The following terminology and concepts are central to your understanding and use of Amazon CloudWatch:
- Namespaces – A namespace is a container for CloudWatch metrics. Metrics in different namespaces are isolated from each other, so that metrics from different applications are not mistakenly aggregated into the same statistics.
- Metrics – Metrics are the fundamental concept in CloudWatch. A metric represents a time-ordered set of data points that are published to CloudWatch.
- Metrics exist only in the Region in which they are created. Metrics cannot be deleted, but they automatically expire after 15 months if no new data is published to them.
- Dimensions – A dimension is a name/value pair that is part of the identity of a metric. You can assign up to 30 dimensions to a metric.
- Every metric has specific characteristics that describe it, and you can think of dimensions as categories for those characteristics.
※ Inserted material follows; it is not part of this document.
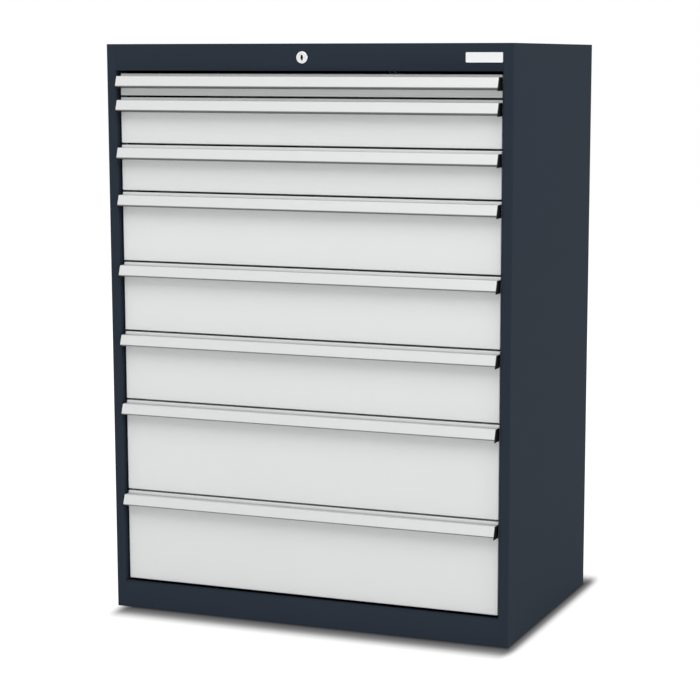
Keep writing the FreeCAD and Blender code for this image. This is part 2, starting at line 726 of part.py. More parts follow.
def lock_bar():
    """Upright bar behind the drawers with a slot for the peg and a hook for each catch."""
    body = new_body("lock_bar", BAR_MIDDLE, BAR_FACE, LOCK_AXIS)
    slot_half_height = "(peg_radius + %s)" % PEG_PLAY
    slot_half_width = "((lever_reach - %s) / 2 + peg_radius + peg_clearance)" % PEG_NEAR
    hook_back = "%s + catch_reach - catch_sheet - hook_gap - %s" % (TRAY_REAR, BAR_FACE)
    hook_drop = "catch_rise - catch_lip - hook_gap - 2 * %s - %s" % (PEG_SWING, LOCK_AXIS)
    foot = "%s + %s - catch_sheet - bar_end" % (base_of(DRAWERS[-1]), hook_drop)
    plate = new_sketch(body, "XZ_Plane")
    rectangle(plate, "0 - bar_width / 2", foot,
              "bar_width / 2", "%s + bar_end - %s" % (slot_half_height, PEG_SWING))
    pad(body, plate, "bar_thickness", backwards=True)
    slot = new_sketch(body, "XZ_Plane")
    rectangle(slot, "0 - " + slot_half_width, "0 - %s - %s" % (slot_half_height, PEG_SWING),
              slot_half_width, "%s - %s" % (slot_half_height, PEG_SWING))
    pocket(body, slot, "bar_thickness")
    for number in DRAWERS:
        hook = new_sketch(body, "YZ_Plane", "0 - catch_width / 2")
        top = "%s + %s" % (base_of(number), hook_drop)
        outline(hook, [
            ("0", top),
            (hook_back, top),
            (hook_back, top + " + hook_lip"),
            (hook_back + " - catch_sheet", top + " + hook_lip"),
            (hook_back + " - catch_sheet", top + " - catch_sheet"),
            ("0", top + " - catch_sheet"),
        ])
        pad(body, hook, "catch_width")
    return body


def lock_bar_guides():
    """Hat-shaped guides that hold the lock bar to the rear panel."""
    body = new_body("lock_bar_guides", BAR_MIDDLE, "cabinet_depth / 2 - housing_sheet")
    reach = "bar_width / 2 + guide_gap"
    depth = "0 - bar_setback - bar_thickness - guide_gap"
    half = [
        (reach + " + guide_foot", "0"),
        (reach + " + guide_foot", "0 - guide_sheet"),
        (reach + " + guide_sheet", "0 - guide_sheet"),
        (reach + " + guide_sheet", depth + " - guide_sheet"),
    ]
    inner_half = [(reach, depth), (reach, "0")]
    other_half = [("0 - (%s)" % across, back) for across, back in reversed(half)]
    other_inner = [("0 - (%s)" % across, back) for across, back in reversed(inner_half)]
    for number in (8, 5, 2):
        foot = "%s + front_height_%d - guide_drop - guide_height" % (base_of(number), number)
        drawing = new_sketch(body, "XY_Plane", foot)
        outline(drawing, half + other_half + other_inner + inner_half)
        pad(body, drawing, "guide_height")
    return body


def rod_bracket():
    """Angle under the top panel that carries the rear of the rod."""
    body = new_body("rod_bracket", "0 - bracket_width / 2", LEVER_FACE + " - bracket_gap",
                    HEIGHT + " - housing_sheet")
    drawing = new_sketch(body, "YZ_Plane")
    drop = "housing_sheet - lock_drop - bracket_below"
    outline(drawing, [
        ("0", "0"),
        ("0", drop),
        ("0 - bracket_sheet", drop),
        ("0 - bracket_sheet", "0 - bracket_sheet"),
        ("0 - bracket_foot", "0 - bracket_sheet"),
        ("0 - bracket_foot", "0"),
    ])
    pad(body, drawing, "bracket_width")
    hole = new_sketch(body, "XZ_Plane")
    circle(hole, "bracket_width / 2", "housing_sheet - lock_drop", "rod_side / sqrt(2) + rod_clearance")
    pocket(body, hole, "bracket_sheet", backwards=True)
    return body


sub_parts = [
    side_panel("left_side_panel", -1),
    side_panel("right_side_panel", 1),
    rear_panel(),
    pan("top_panel", "top_flange", open_below=True),
    base_panel(),
    lock_rail(),
    rail("plinth_rail", "plinth_height", fold_at_top=True),
    uprights("left_uprights", -1),
    uprights("right_uprights", 1),
    cabinet_runners("left_cabinet_runners", -1),
    cabinet_runners("right_cabinet_runners", 1),
    badge_plate(),
    lock_barrel(),
    lock_nut(),
    lock_plug(),
    lock_rod(),
    lock_lever(),
    rod_bracket(),
    lock_bar(),
    lock_bar_guides(),
]

carriage = right_carriage()
rollers = right_rollers()
carriage_pieces = [carriage, rollers, mirrored_copy(carriage), mirrored_copy(rollers)]
for number in DRAWERS:
    sub_parts.append(drawer_front(number))
    sub_parts.append(drawer_tray(number))
    sub_parts.append(drawer_handle(number))
    sub_parts.append(drawer_handle_caps(number))
    sub_parts.append(group("drawer_%d_carriages" % number, carriage_pieces,
                           FRONT_REAR + " + runner_setback + carriage_setback",
                           base_of(number) + " + runner_rise"))

doc.recompute()
for item in doc.Objects:
    if "Invalid" in item.State or "Error" in item.State:
        raise RuntimeError("%s did not build: %s" % (item.Label, item.State))
for piece in sub_parts:
    if piece.Shape.isNull() or not piece.Shape.isValid():
        raise RuntimeError("%s has no sound shape" % piece.Label)

os.makedirs("parts", exist_ok=True)
for piece in sub_parts:
    piece.Shape.exportStep("parts/%s.step" % piece.Label)
    print("%-24s %2d solids %10.0f mm3" % (piece.Label, len(piece.Shape.Solids), piece.Shape.Volume))
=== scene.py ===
"""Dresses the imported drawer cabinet: housing, eight drawers, strip grips and one central lock."""

import json
import math

import bmesh
import bpy
from mathutils import Matrix, Vector


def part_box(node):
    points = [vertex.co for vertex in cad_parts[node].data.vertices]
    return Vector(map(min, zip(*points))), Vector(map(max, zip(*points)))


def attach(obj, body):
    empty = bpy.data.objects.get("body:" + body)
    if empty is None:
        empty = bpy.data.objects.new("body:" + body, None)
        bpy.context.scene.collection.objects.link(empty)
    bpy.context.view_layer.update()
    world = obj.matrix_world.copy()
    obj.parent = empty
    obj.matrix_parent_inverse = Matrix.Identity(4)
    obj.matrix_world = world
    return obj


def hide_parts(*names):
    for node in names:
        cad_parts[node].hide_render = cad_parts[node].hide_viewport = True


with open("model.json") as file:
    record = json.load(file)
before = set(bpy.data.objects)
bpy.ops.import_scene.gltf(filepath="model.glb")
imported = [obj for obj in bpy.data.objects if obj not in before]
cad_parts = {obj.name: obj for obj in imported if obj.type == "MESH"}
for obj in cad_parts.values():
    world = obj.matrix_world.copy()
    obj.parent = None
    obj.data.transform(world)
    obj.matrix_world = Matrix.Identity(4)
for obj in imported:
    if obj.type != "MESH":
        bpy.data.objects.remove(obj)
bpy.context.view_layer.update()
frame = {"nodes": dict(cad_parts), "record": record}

bl_info = {
    "name": "Drawer Cabinet",
    "version": (1, 0, 0),
    "blender": (4, 5, 0),
    "location": "View3D > Sidebar > Cabinet",
    "description": "Builds the looks of a steel drawer cabinet round its packed model",
    "category": "Object",
}

RECORD = frame["record"]
BODIES = RECORD["behaviour"]["bodies"]
BODY_OF = {node: body for body, members in BODIES.items() for node in members}
SLOT_OF = {part["node"]: part["material_slot"] for part in RECORD["subparts"]}
DRAWERS = range(1, 9)  # Numbered from the top

MM = 0.001
WELD = 1e-6  # Corners nearer than this are one, in metres
FLAT = math.radians(0.5)  # Faces that turn less than this are one
SHARP = math.radians(30)  # Edges that turn more than this are rounded

BLACK = (0, 0, 0, 1)
WHITE = (1, 1, 1, 1)
# Dark grey of the painted shade under the grips' lips and on their ledges
PAINTED_SHADE_GREY = (0.06, 0.06, 0.06, 1)
# Near black of the painted shade inside the keyhole
KEYHOLE_SHADE = (0.008, 0.008, 0.008, 1)

# How light the floor's painted shadow is, from the cabinet's foot to where it ends
FOOT_SHADE = [(0, 0.04), (0.13, 0.12), (0.26, 0.18), (0.39, 0.32), (0.52, 0.56), (0.65, 0.76),
              (0.78, 0.9), (0.9, 0.965), (1, 1)]
LEFT_FADE = 0.8  # How much of the dark edge is over at the left wall, where more light comes in
OWN_COLOUR = 0.35  # How much of the floor's own lit colour the camera sees besides its glow
MIRRORED_GLOW = 0.25  # How much the floor glows in mirrors
FLOOR_HALF = 12  # Half the floor's side
FLOOR_DROP = 0.4 * MM  # The floor lies so far under the cabinet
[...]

Dimensions help you design a structure for your statistics plan.
- Resolution – Each metric is one of the following:
- Standard resolution, with data having a one-minute granularity
- High resolution, with data at a granularity of one second
- Metrics produced by AWS services are standard resolution by default. When you publish a custom metric, you can define it as either standard resolution or high resolution.
- Statistics – Statistics are metric data aggregations over specified periods of time. CloudWatch provides statistics based on the metric data points provided by your custom data or provided by other AWS services to CloudWatch.
- Percentiles – A percentile indicates the relative standing of a value in a dataset. For example, the 95th percentile means that 95 percent of the data is lower than this value and 5 percent of the data is higher than this value. Percentiles help you get a better understanding of the distribution of your metric data.
- Alarms – You can use an alarm to automatically initiate actions on your behalf. An alarm watches a single metric over a specified time period, and performs one or more specified actions, based on the value of the metric relative to a threshold over time. The action is a notification sent to an Amazon SNS topic or an Auto Scaling policy. You can also add alarms to dashboards.